[Collected data]
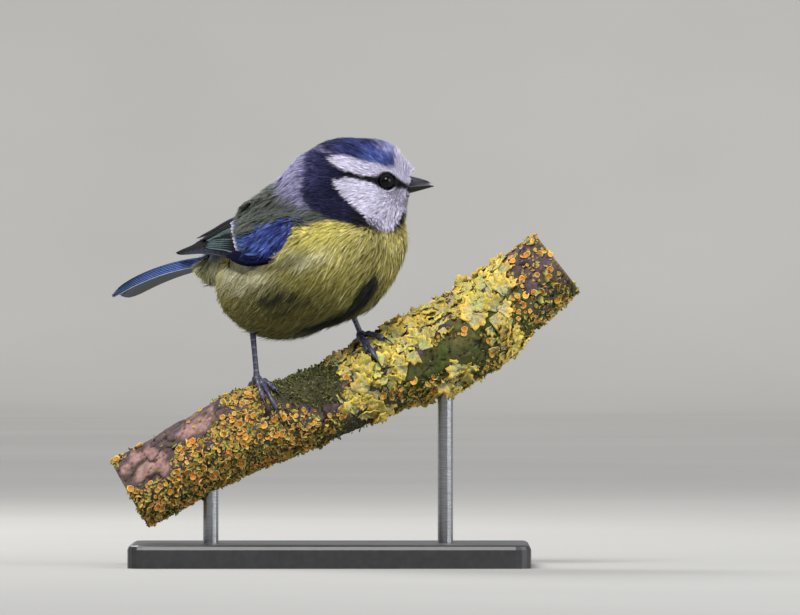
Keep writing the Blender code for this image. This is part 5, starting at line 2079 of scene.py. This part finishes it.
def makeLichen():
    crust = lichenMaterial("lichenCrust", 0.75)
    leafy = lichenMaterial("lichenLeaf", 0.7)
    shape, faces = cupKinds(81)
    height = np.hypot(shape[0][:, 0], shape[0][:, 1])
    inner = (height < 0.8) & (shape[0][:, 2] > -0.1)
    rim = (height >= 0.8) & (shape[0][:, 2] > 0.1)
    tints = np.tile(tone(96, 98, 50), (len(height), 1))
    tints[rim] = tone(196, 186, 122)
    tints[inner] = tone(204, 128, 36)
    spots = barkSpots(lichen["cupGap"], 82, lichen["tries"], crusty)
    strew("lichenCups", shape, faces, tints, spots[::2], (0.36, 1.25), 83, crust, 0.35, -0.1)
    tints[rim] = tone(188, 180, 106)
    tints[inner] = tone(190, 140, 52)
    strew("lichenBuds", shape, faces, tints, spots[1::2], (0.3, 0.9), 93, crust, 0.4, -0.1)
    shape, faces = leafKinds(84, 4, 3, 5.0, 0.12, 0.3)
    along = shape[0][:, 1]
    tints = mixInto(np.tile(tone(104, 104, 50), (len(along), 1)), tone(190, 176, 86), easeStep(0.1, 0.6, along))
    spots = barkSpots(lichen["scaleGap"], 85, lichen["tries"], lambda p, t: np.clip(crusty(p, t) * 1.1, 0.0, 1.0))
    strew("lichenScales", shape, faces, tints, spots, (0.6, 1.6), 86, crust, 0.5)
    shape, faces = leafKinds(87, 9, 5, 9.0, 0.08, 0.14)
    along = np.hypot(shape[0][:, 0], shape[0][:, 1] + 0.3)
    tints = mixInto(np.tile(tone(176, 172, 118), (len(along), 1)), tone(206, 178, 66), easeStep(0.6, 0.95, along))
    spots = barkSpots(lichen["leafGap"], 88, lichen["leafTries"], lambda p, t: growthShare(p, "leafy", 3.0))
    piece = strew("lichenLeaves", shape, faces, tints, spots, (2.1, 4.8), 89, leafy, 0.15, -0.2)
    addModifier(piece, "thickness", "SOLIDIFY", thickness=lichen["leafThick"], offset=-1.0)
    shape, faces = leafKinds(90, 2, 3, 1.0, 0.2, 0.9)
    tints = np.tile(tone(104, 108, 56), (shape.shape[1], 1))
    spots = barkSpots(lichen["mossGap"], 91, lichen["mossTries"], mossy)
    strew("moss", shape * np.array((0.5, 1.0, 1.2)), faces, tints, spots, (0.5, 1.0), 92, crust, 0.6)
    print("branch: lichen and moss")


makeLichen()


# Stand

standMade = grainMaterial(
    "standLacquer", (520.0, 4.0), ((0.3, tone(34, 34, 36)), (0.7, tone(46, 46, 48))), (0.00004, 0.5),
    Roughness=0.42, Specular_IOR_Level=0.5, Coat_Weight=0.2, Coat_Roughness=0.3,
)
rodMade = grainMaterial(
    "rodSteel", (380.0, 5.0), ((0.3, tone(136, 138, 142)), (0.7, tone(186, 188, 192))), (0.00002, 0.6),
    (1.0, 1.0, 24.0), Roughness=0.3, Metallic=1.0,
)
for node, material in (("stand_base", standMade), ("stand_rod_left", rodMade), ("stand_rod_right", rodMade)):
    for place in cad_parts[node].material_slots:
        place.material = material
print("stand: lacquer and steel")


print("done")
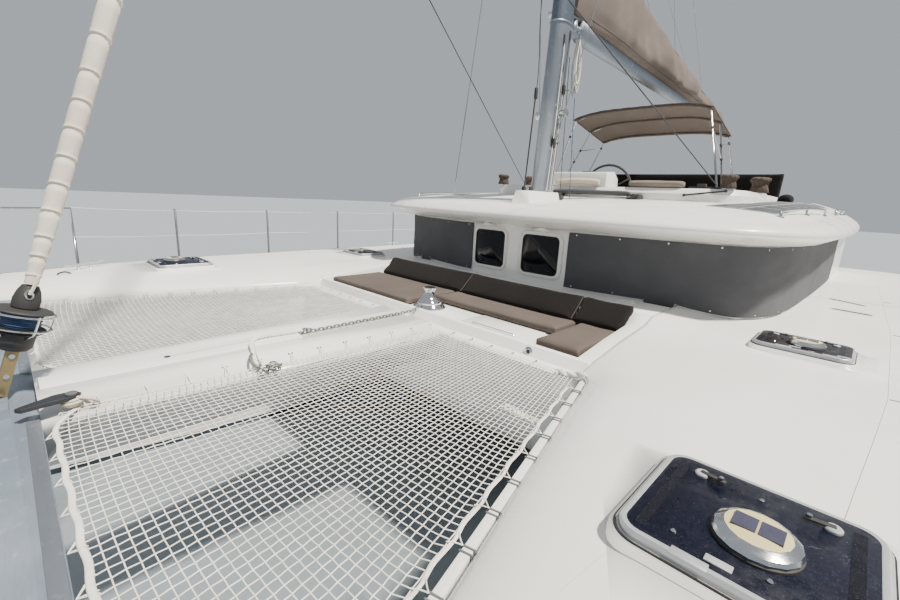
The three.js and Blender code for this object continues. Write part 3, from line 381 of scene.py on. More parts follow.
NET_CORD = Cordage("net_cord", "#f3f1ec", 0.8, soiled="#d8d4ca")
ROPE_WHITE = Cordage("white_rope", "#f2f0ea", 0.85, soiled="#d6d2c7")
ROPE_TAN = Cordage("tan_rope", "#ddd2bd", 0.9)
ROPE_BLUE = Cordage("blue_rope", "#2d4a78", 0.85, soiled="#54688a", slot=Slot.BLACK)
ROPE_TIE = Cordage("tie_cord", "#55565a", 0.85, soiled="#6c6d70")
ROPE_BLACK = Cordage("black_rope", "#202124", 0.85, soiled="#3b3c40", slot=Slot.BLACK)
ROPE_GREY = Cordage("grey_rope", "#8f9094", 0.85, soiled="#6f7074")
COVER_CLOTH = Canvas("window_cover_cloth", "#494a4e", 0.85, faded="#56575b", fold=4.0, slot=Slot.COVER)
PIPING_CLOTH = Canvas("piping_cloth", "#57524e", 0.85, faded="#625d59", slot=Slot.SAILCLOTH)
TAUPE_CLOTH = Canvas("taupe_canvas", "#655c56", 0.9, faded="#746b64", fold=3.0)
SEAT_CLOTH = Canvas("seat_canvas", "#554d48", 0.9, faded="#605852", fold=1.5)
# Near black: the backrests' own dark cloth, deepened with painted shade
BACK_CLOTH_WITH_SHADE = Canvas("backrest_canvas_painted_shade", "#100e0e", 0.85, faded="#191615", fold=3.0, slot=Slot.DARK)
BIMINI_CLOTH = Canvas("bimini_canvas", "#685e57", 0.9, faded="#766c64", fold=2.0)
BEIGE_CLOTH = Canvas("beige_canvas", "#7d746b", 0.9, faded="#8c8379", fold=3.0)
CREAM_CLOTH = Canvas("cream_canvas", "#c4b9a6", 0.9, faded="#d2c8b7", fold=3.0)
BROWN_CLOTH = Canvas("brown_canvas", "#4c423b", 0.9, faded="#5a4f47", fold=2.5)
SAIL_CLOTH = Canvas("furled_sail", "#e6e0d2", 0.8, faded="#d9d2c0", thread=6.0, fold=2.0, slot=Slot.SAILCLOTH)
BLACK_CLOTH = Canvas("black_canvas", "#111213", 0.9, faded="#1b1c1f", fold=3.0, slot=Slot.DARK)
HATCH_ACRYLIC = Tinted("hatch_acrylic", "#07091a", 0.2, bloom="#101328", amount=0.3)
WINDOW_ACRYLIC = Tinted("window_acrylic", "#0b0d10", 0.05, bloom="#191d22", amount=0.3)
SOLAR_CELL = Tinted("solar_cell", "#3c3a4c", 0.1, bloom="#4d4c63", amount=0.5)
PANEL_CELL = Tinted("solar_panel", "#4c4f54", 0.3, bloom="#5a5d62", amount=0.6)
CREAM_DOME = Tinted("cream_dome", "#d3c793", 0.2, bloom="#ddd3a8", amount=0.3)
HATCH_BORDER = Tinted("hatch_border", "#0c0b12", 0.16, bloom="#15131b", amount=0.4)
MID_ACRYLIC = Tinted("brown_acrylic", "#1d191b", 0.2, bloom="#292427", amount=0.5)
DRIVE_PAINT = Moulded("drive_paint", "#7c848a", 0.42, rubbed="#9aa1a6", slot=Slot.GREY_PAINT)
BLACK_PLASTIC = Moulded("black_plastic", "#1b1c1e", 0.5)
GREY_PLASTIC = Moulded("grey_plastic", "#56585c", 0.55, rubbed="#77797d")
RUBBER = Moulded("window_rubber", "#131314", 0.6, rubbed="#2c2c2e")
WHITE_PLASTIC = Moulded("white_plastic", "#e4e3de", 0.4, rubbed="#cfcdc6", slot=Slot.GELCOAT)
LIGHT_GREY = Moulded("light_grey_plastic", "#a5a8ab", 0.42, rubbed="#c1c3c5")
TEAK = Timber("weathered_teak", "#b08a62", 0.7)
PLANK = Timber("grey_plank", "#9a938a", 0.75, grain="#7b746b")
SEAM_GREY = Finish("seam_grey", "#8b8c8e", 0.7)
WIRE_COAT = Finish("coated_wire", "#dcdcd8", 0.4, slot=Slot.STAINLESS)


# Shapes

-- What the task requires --
Restate the data above word for word, please.

-- Solution for this task --
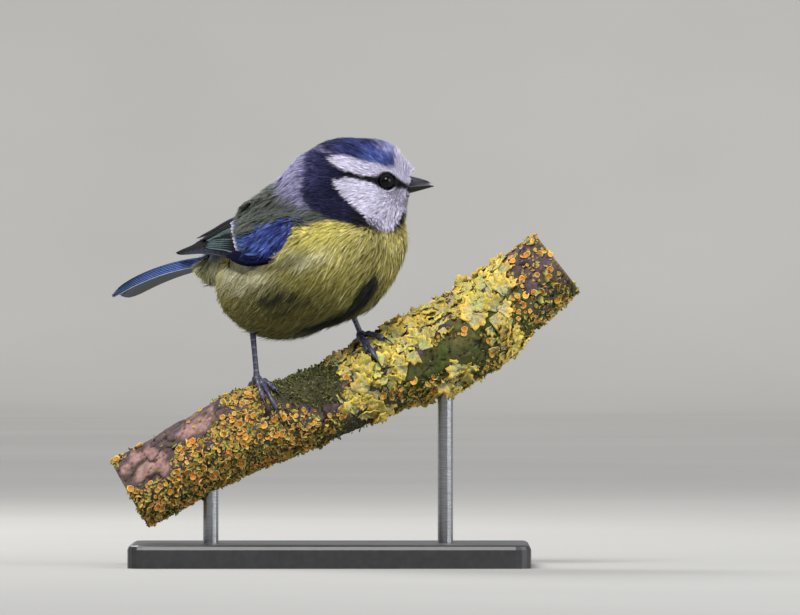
Keep writing the Blender code for this image. This is part 5, starting at line 2079 of scene.py. This part finishes it.
def makeLichen():
    crust = lichenMaterial("lichenCrust", 0.75)
    leafy = lichenMaterial("lichenLeaf", 0.7)
    shape, faces = cupKinds(81)
    height = np.hypot(shape[0][:, 0], shape[0][:, 1])
    inner = (height < 0.8) & (shape[0][:, 2] > -0.1)
    rim = (height >= 0.8) & (shape[0][:, 2] > 0.1)
    tints = np.tile(tone(96, 98, 50), (len(height), 1))
    tints[rim] = tone(196, 186, 122)
    tints[inner] = tone(204, 128, 36)
    spots = barkSpots(lichen["cupGap"], 82, lichen["tries"], crusty)
    strew("lichenCups", shape, faces, tints, spots[::2], (0.36, 1.25), 83, crust, 0.35, -0.1)
    tints[rim] = tone(188, 180, 106)
    tints[inner] = tone(190, 140, 52)
    strew("lichenBuds", shape, faces, tints, spots[1::2], (0.3, 0.9), 93, crust, 0.4, -0.1)
    shape, faces = leafKinds(84, 4, 3, 5.0, 0.12, 0.3)
    along = shape[0][:, 1]
    tints = mixInto(np.tile(tone(104, 104, 50), (len(along), 1)), tone(190, 176, 86), easeStep(0.1, 0.6, along))
    spots = barkSpots(lichen["scaleGap"], 85, lichen["tries"], lambda p, t: np.clip(crusty(p, t) * 1.1, 0.0, 1.0))
    strew("lichenScales", shape, faces, tints, spots, (0.6, 1.6), 86, crust, 0.5)
    shape, faces = leafKinds(87, 9, 5, 9.0, 0.08, 0.14)
    along = np.hypot(shape[0][:, 0], shape[0][:, 1] + 0.3)
    tints = mixInto(np.tile(tone(176, 172, 118), (len(along), 1)), tone(206, 178, 66), easeStep(0.6, 0.95, along))
    spots = barkSpots(lichen["leafGap"], 88, lichen["leafTries"], lambda p, t: growthShare(p, "leafy", 3.0))
    piece = strew("lichenLeaves", shape, faces, tints, spots, (2.1, 4.8), 89, leafy, 0.15, -0.2)
    addModifier(piece, "thickness", "SOLIDIFY", thickness=lichen["leafThick"], offset=-1.0)
    shape, faces = leafKinds(90, 2, 3, 1.0, 0.2, 0.9)
    tints = np.tile(tone(104, 108, 56), (shape.shape[1], 1))
    spots = barkSpots(lichen["mossGap"], 91, lichen["mossTries"], mossy)
    strew("moss", shape * np.array((0.5, 1.0, 1.2)), faces, tints, spots, (0.5, 1.0), 92, crust, 0.6)
    print("branch: lichen and moss")


makeLichen()


# Stand

standMade = grainMaterial(
    "standLacquer", (520.0, 4.0), ((0.3, tone(34, 34, 36)), (0.7, tone(46, 46, 48))), (0.00004, 0.5),
    Roughness=0.42, Specular_IOR_Level=0.5, Coat_Weight=0.2, Coat_Roughness=0.3,
)
rodMade = grainMaterial(
    "rodSteel", (380.0, 5.0), ((0.3, tone(136, 138, 142)), (0.7, tone(186, 188, 192))), (0.00002, 0.6),
    (1.0, 1.0, 24.0), Roughness=0.3, Metallic=1.0,
)
for node, material in (("stand_base", standMade), ("stand_rod_left", rodMade), ("stand_rod_right", rodMade)):
    for place in cad_parts[node].material_slots:
        place.material = material
print("stand: lacquer and steel")


print("done")
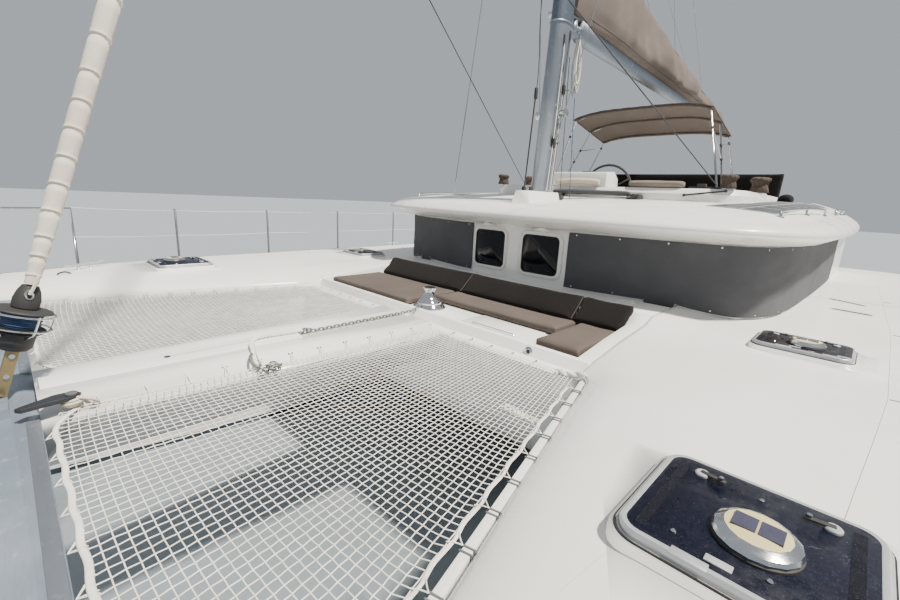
The three.js and Blender code for this object continues. Write part 3, from line 381 of scene.py on. More parts follow.
NET_CORD = Cordage("net_cord", "#f3f1ec", 0.8, soiled="#d8d4ca")
ROPE_WHITE = Cordage("white_rope", "#f2f0ea", 0.85, soiled="#d6d2c7")
ROPE_TAN = Cordage("tan_rope", "#ddd2bd", 0.9)
ROPE_BLUE = Cordage("blue_rope", "#2d4a78", 0.85, soiled="#54688a", slot=Slot.BLACK)
ROPE_TIE = Cordage("tie_cord", "#55565a", 0.85, soiled="#6c6d70")
ROPE_BLACK = Cordage("black_rope", "#202124", 0.85, soiled="#3b3c40", slot=Slot.BLACK)
ROPE_GREY = Cordage("grey_rope", "#8f9094", 0.85, soiled="#6f7074")
COVER_CLOTH = Canvas("window_cover_cloth", "#494a4e", 0.85, faded="#56575b", fold=4.0, slot=Slot.COVER)
PIPING_CLOTH = Canvas("piping_cloth", "#57524e", 0.85, faded="#625d59", slot=Slot.SAILCLOTH)
TAUPE_CLOTH = Canvas("taupe_canvas", "#655c56", 0.9, faded="#746b64", fold=3.0)
SEAT_CLOTH = Canvas("seat_canvas", "#554d48", 0.9, faded="#605852", fold=1.5)
# Near black: the backrests' own dark cloth, deepened with painted shade
BACK_CLOTH_WITH_SHADE = Canvas("backrest_canvas_painted_shade", "#100e0e", 0.85, faded="#191615", fold=3.0, slot=Slot.DARK)
BIMINI_CLOTH = Canvas("bimini_canvas", "#685e57", 0.9, faded="#766c64", fold=2.0)
BEIGE_CLOTH = Canvas("beige_canvas", "#7d746b", 0.9, faded="#8c8379", fold=3.0)
CREAM_CLOTH = Canvas("cream_canvas", "#c4b9a6", 0.9, faded="#d2c8b7", fold=3.0)
BROWN_CLOTH = Canvas("brown_canvas", "#4c423b", 0.9, faded="#5a4f47", fold=2.5)
SAIL_CLOTH = Canvas("furled_sail", "#e6e0d2", 0.8, faded="#d9d2c0", thread=6.0, fold=2.0, slot=Slot.SAILCLOTH)
BLACK_CLOTH = Canvas("black_canvas", "#111213", 0.9, faded="#1b1c1f", fold=3.0, slot=Slot.DARK)
HATCH_ACRYLIC = Tinted("hatch_acrylic", "#07091a", 0.2, bloom="#101328", amount=0.3)
WINDOW_ACRYLIC = Tinted("window_acrylic", "#0b0d10", 0.05, bloom="#191d22", amount=0.3)
SOLAR_CELL = Tinted("solar_cell", "#3c3a4c", 0.1, bloom="#4d4c63", amount=0.5)
PANEL_CELL = Tinted("solar_panel", "#4c4f54", 0.3, bloom="#5a5d62", amount=0.6)
CREAM_DOME = Tinted("cream_dome", "#d3c793", 0.2, bloom="#ddd3a8", amount=0.3)
HATCH_BORDER = Tinted("hatch_border", "#0c0b12", 0.16, bloom="#15131b", amount=0.4)
MID_ACRYLIC = Tinted("brown_acrylic", "#1d191b", 0.2, bloom="#292427", amount=0.5)
DRIVE_PAINT = Moulded("drive_paint", "#7c848a", 0.42, rubbed="#9aa1a6", slot=Slot.GREY_PAINT)
BLACK_PLASTIC = Moulded("black_plastic", "#1b1c1e", 0.5)
GREY_PLASTIC = Moulded("grey_plastic", "#56585c", 0.55, rubbed="#77797d")
RUBBER = Moulded("window_rubber", "#131314", 0.6, rubbed="#2c2c2e")
WHITE_PLASTIC = Moulded("white_plastic", "#e4e3de", 0.4, rubbed="#cfcdc6", slot=Slot.GELCOAT)
LIGHT_GREY = Moulded("light_grey_plastic", "#a5a8ab", 0.42, rubbed="#c1c3c5")
TEAK = Timber("weathered_teak", "#b08a62", 0.7)
PLANK = Timber("grey_plank", "#9a938a", 0.75, grain="#7b746b")
SEAM_GREY = Finish("seam_grey", "#8b8c8e", 0.7)
WIRE_COAT = Finish("coated_wire", "#dcdcd8", 0.4, slot=Slot.STAINLESS)


# Shapes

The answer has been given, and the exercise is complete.